5 thoughts on “quick fix”

  1. I have to comment on the last post…

    I don’t know how and why, but for some strange reason, when you become a mom, it’s really hard to retain parts of your old self (initially). Of course, as all other things, YOU will make a come back, but I always felt that initially the whole world seemed to revolve around my child.

    Anyhoo… everyone is different, and maybe you will stick to the list. And in case you start slipping, I’m sure you can always come back and read your mental checklist.

    But don’t feel bad if one day you take a step back and realize that you’ve become a child obsessed mommy. It happens to the best of us, and it doesn’t make us bad people 🙂 Just take it all in good humor.

  2. hmm hina- i agree about not remaining the same person and life becomeing about your kid-nto an extent. maybe im surrounded by people who are complete extremes- whjich is what puts me off.
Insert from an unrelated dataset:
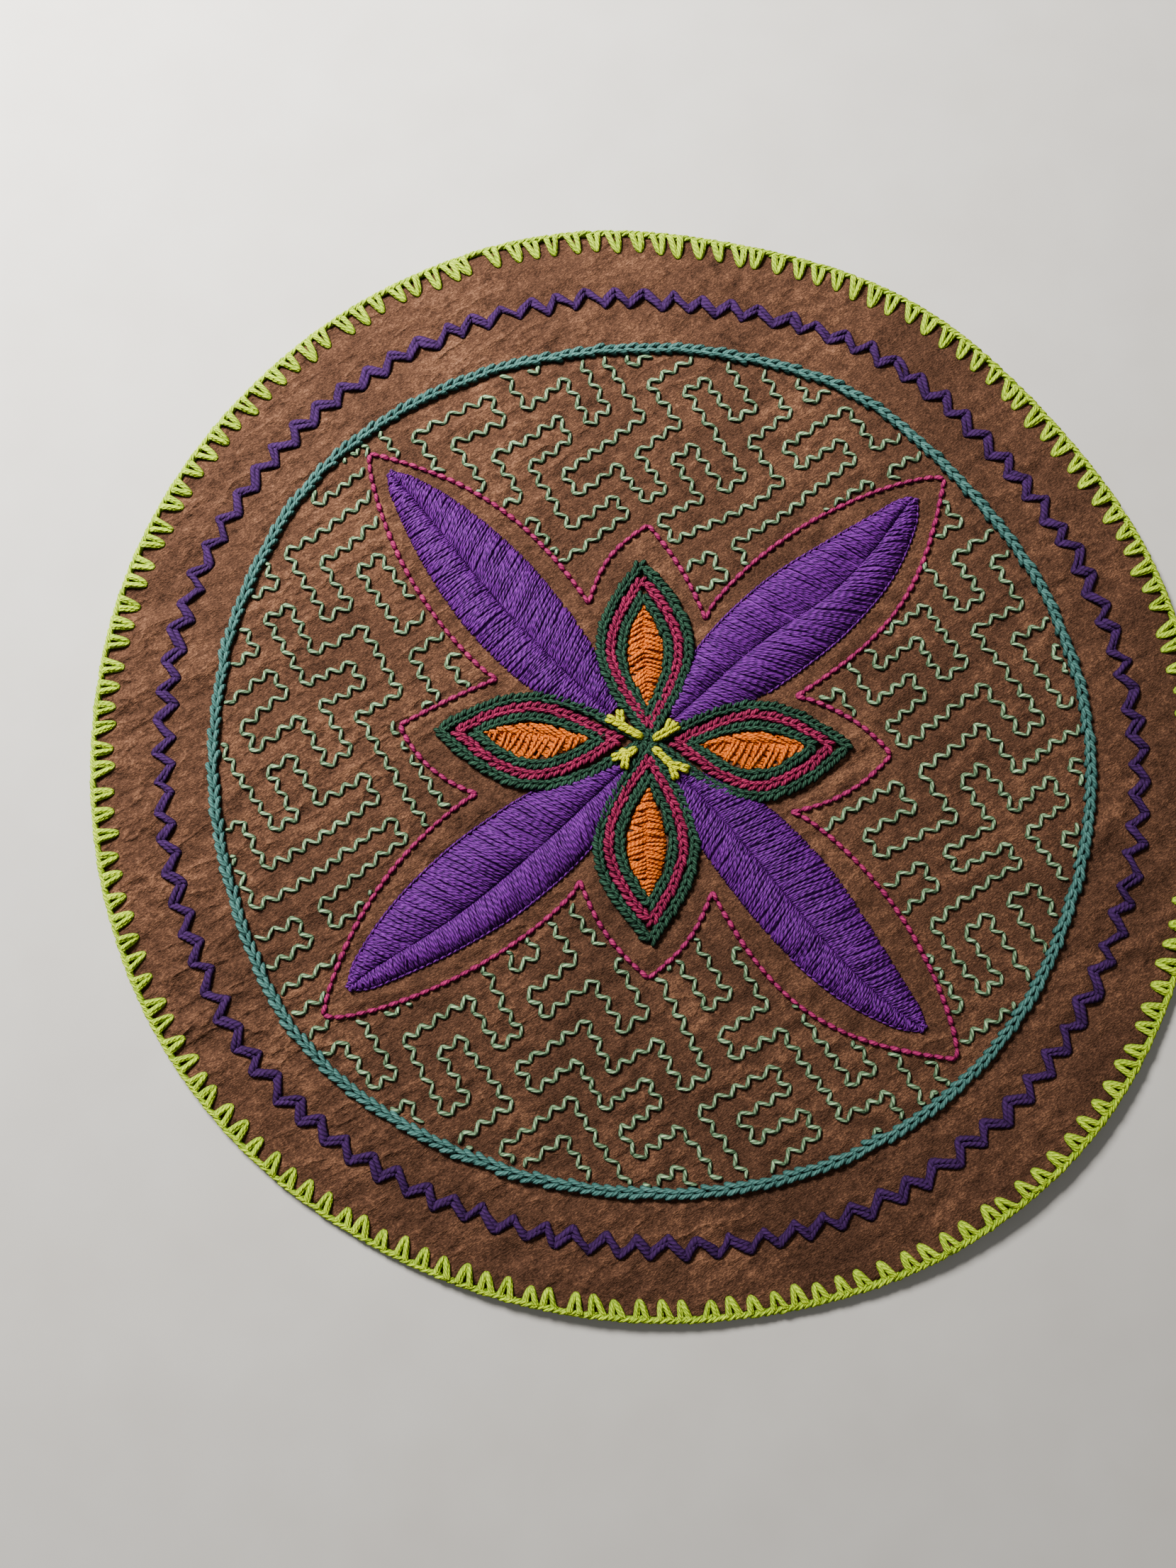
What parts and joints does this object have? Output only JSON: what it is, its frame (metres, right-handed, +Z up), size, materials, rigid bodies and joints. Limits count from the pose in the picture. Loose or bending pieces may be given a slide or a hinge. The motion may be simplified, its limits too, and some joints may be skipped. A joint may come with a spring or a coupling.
{
  "type": "embroidered round tapestry",
  "caption": "Small round cotton tapestry laid flat: dyed disc with a stitched yarn edging, a zigzag ring, a chain ring and a raised embroidered flower inside a star line.",
  "frame": {"origin": "middle of the stitched rings, on the underside that the cloth rests on", "axes": "+Z up from the resting surface, +Y towards the top petal, +X towards the right petal"},
  "size_m": [0.3238, 0.3212, 0.0046],
  "materials": {
    "brown_cloth": "matt, dyed",
    "lime_yarn": "matt",
    "indigo_yarn": "soft sheen",
    "teal_yarn": "soft sheen",
    "magenta_yarn": "soft sheen",
    "violet_yarn": "satin sheen",
    "green_yarn": "soft sheen",
    "orange_yarn": "soft sheen",
    "yellow_yarn": "soft sheen"
  },
  "bodies": {
    "root": {"cloth": "brown_cloth", "edging": "lime_yarn", "zigzag_line": "indigo_yarn", "ring_line": "teal_yarn", "star_line": "magenta_yarn", "leaf_ne": "violet_yarn", "leaf_nw": "violet_yarn", "leaf_sw": "violet_yarn", "leaf_se": "violet_yarn", "petal_e_outer": "green_yarn", "petal_e_middle": "magenta_yarn", "petal_e_inner": "green_yarn", "petal_e_fill": "orange_yarn", "petal_n_outer": "green_yarn", "petal_n_middle": "magenta_yarn", "petal_n_inner": "green_yarn", "petal_n_fill": "orange_yarn", "petal_w_outer": "green_yarn", "petal_w_middle": "magenta_yarn", "petal_w_inner": "green_yarn", "petal_w_fill": "orange_yarn", "petal_s_outer": "green_yarn", "petal_s_middle": "magenta_yarn", "petal_s_inner": "green_yarn", "petal_s_fill": "orange_yarn", "centre_ne": "yellow_yarn", "centre_nw": "yellow_yarn", "centre_sw": "yellow_yarn", "centre_se": "yellow_yarn"}
  },
  "joints": []
}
I have friends with kids who undoubtedly ADORE their children- its aamzing to watch but they dont talk or obsesess about them all the time and then i have people aeround me who absolutely refuse to have any other but the MY CHILDREN conversation- which is a complete turn off because despite motherhood, im sure life does go on- atleast mentally if not physically at first…
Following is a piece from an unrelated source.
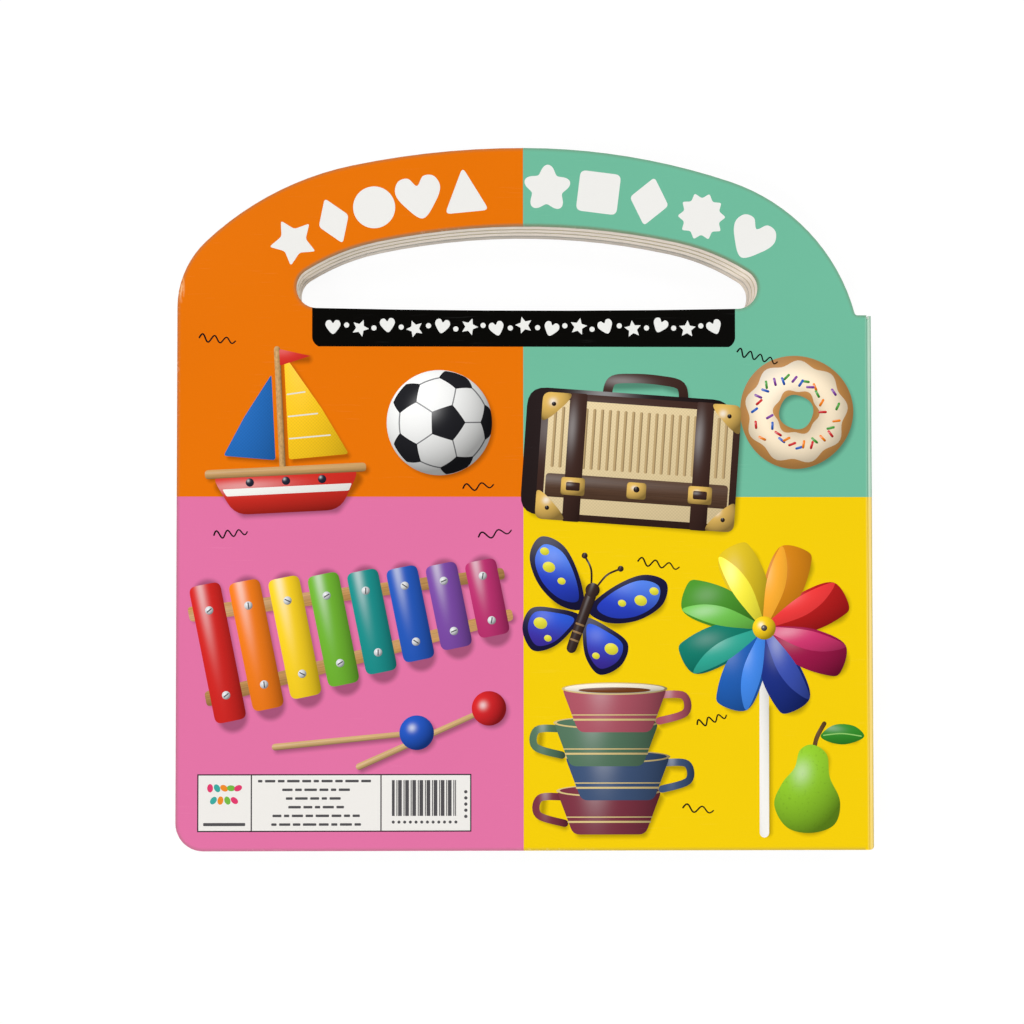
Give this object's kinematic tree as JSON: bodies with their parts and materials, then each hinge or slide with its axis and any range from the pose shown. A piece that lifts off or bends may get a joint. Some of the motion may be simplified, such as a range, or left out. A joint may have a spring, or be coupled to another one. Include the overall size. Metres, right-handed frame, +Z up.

    h.k: its not about accepting mnotherhood- its about accepting the fact that im going to make of it. no two motherhoods are alike- i know that but i think the post waas to try and remind myself of the things i do and do not want as part of my own formula.

  3. each person is different.
    you have to know what works best for you and go by it. i think that list was a start.. at least in underlining the main points you want to work around. you can always add and remove bits from it, but the core remains.
    i wish some ppl i know, had made that list before they started off.